» **INPUT DATA**:

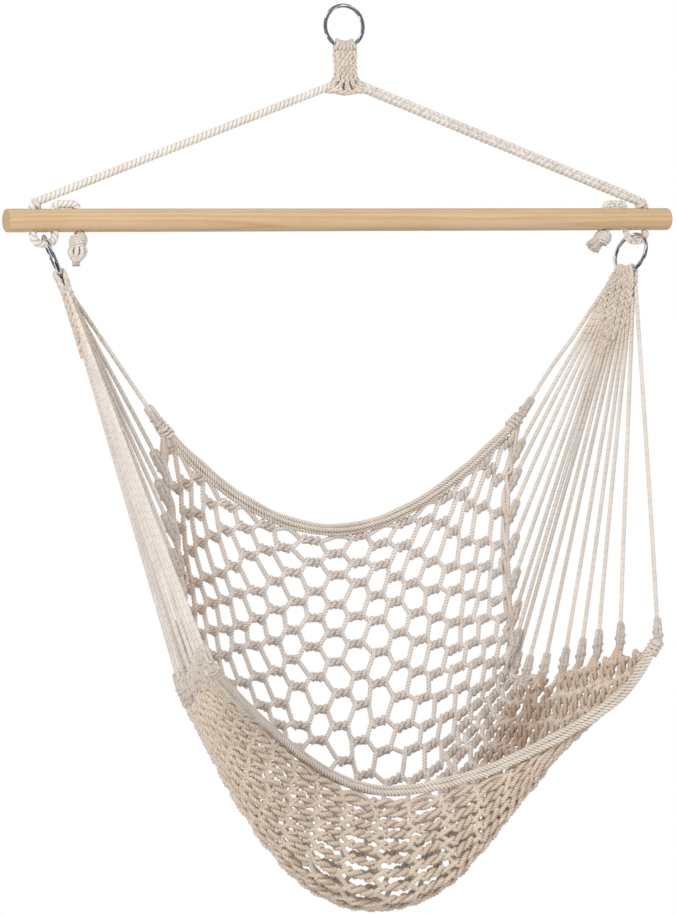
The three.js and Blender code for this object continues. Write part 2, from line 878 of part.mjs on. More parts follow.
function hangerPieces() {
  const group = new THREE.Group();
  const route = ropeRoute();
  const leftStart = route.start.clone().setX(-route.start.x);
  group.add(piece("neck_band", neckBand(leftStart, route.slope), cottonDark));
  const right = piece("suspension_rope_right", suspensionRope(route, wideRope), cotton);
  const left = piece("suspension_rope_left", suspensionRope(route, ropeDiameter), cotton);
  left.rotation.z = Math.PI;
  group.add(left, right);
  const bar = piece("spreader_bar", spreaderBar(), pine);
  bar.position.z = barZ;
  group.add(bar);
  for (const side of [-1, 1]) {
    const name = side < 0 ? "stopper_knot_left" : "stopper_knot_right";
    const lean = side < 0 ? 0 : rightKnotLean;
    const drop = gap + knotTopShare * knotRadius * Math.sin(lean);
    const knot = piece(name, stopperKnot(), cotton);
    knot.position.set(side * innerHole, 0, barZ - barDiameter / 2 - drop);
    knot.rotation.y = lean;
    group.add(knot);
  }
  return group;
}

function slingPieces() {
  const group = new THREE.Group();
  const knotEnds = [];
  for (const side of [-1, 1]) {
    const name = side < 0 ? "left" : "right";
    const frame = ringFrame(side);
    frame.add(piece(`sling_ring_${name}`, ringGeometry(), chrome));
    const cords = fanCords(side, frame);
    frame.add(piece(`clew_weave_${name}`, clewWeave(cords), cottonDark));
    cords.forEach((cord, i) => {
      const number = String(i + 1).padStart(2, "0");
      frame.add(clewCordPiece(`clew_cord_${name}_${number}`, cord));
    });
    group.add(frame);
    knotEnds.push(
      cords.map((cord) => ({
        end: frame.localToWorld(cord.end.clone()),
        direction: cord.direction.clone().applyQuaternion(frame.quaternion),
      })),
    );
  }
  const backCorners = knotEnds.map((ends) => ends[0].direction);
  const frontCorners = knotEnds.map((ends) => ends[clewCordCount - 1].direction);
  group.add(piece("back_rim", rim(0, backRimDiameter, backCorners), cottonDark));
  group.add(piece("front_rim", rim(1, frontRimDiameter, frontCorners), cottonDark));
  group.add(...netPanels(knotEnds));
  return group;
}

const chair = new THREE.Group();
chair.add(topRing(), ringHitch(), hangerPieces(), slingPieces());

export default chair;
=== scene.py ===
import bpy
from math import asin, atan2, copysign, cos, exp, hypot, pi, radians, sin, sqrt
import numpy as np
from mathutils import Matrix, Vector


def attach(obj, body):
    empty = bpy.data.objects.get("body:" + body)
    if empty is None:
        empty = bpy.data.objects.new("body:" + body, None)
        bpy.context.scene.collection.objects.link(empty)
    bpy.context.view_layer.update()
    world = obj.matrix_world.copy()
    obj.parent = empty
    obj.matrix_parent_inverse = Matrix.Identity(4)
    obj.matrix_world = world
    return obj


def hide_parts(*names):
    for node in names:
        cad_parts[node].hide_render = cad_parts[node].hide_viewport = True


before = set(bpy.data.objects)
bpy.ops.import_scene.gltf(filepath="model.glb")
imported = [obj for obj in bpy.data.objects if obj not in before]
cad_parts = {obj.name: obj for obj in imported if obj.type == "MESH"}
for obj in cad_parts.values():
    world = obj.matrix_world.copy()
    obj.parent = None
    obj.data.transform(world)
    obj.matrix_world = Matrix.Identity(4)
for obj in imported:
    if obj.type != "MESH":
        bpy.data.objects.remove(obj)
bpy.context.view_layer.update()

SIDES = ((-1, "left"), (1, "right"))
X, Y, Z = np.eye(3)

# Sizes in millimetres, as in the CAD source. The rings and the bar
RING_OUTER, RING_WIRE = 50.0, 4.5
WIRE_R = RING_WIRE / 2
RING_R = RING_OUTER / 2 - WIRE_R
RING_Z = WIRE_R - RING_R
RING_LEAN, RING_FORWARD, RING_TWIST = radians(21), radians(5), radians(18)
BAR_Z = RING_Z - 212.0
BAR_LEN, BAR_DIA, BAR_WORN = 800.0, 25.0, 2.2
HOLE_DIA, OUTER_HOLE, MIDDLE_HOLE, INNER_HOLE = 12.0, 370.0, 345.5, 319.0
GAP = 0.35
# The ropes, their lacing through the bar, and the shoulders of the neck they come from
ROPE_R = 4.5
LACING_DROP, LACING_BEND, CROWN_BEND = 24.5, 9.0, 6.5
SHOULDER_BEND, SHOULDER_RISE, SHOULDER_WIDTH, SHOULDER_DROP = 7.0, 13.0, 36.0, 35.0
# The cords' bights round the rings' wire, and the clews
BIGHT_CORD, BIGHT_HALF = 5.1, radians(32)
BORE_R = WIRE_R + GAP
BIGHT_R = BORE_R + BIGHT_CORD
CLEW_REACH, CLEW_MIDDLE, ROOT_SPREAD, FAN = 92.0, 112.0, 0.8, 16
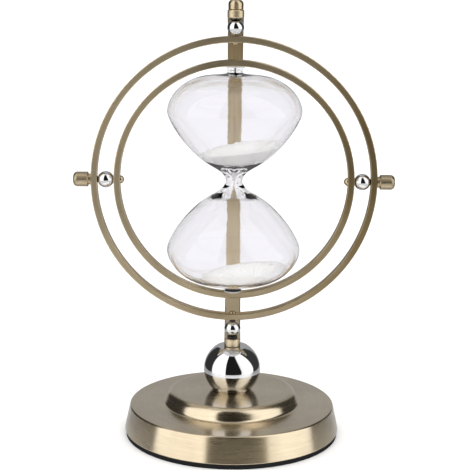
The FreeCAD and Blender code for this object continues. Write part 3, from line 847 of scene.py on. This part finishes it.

» **WHAT TO PRODUCE**:
Of the lines in the data above, how many contain the word "imported"? Give only that figure.

» **CORRECT ANSWER**:
3